# EXERCISE GOAL
All material below is to be reproduced exactly.

# MATERIAL SUPPLIED

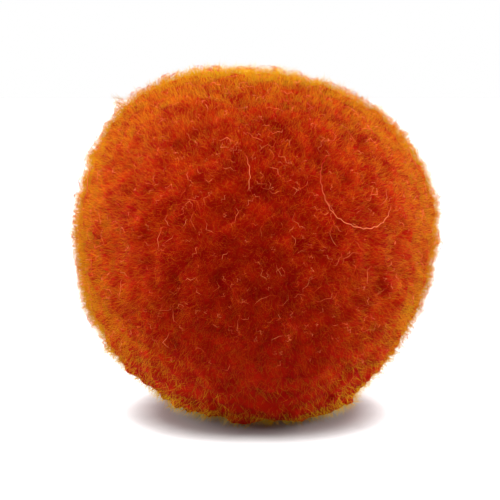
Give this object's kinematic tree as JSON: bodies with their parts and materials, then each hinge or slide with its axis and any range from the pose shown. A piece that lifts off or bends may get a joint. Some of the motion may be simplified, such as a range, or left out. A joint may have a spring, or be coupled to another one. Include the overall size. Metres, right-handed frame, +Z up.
{
  "type": "pom pom",
  "caption": "Plush pom pom: a dense ball of cut and tumbled pile, slightly uneven, pressed flat where it rests.",
  "frame": {"origin": "on the surface that the ball rests on, under the middle of its bounding box", "axes": "+Z up from the resting spot to the crown, +X to the right along the ball's width seen from the front, +Y away from the viewer"},
  "size_m": [0.025, 0.0248, 0.0237],
  "materials": {
    "acrylic_pile": "soft matte cut pile, deep red at the roots and golden orange at the tips"
  },
  "bodies": {
    "root": {"pile_ball": "acrylic_pile"}
  },
  "joints": []
}
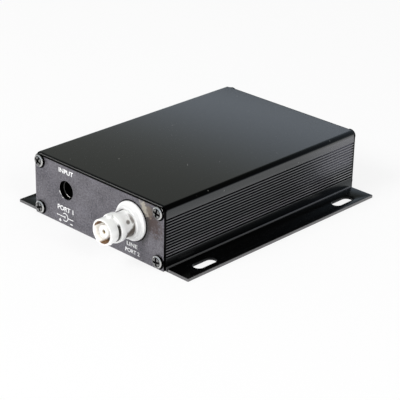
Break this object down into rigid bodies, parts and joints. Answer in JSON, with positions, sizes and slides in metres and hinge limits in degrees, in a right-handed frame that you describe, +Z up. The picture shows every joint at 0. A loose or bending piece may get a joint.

# SOLVED EXERCISE
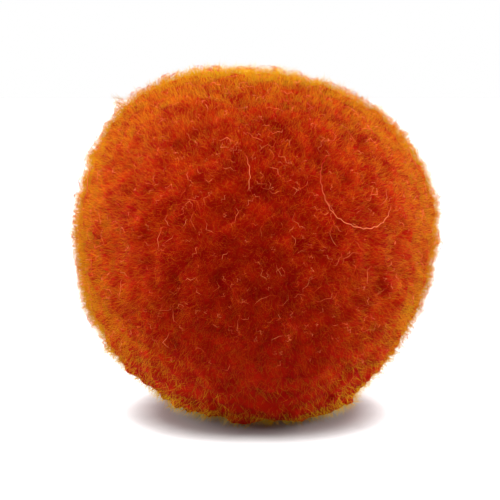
Give this object's kinematic tree as JSON: bodies with their parts and materials, then each hinge or slide with its axis and any range from the pose shown. A piece that lifts off or bends may get a joint. Some of the motion may be simplified, such as a range, or left out. A joint may have a spring, or be coupled to another one. Include the overall size. Metres, right-handed frame, +Z up.
{
  "type": "pom pom",
  "caption": "Plush pom pom: a dense ball of cut and tumbled pile, slightly uneven, pressed flat where it rests.",
  "frame": {"origin": "on the surface that the ball rests on, under the middle of its bounding box", "axes": "+Z up from the resting spot to the crown, +X to the right along the ball's width seen from the front, +Y away from the viewer"},
  "size_m": [0.025, 0.0248, 0.0237],
  "materials": {
    "acrylic_pile": "soft matte cut pile, deep red at the roots and golden orange at the tips"
  },
  "bodies": {
    "root": {"pile_ball": "acrylic_pile"}
  },
  "joints": []
}
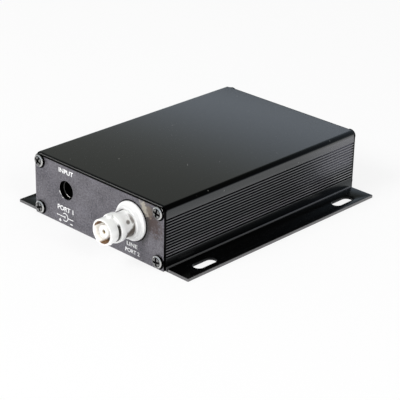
Break this object down into rigid bodies, parts and joints. Answer in JSON, with positions, sizes and slides in metres and hinge limits in degrees, in a right-handed frame that you describe, +Z up. The picture shows every joint at 0. A loose or bending piece may get a joint.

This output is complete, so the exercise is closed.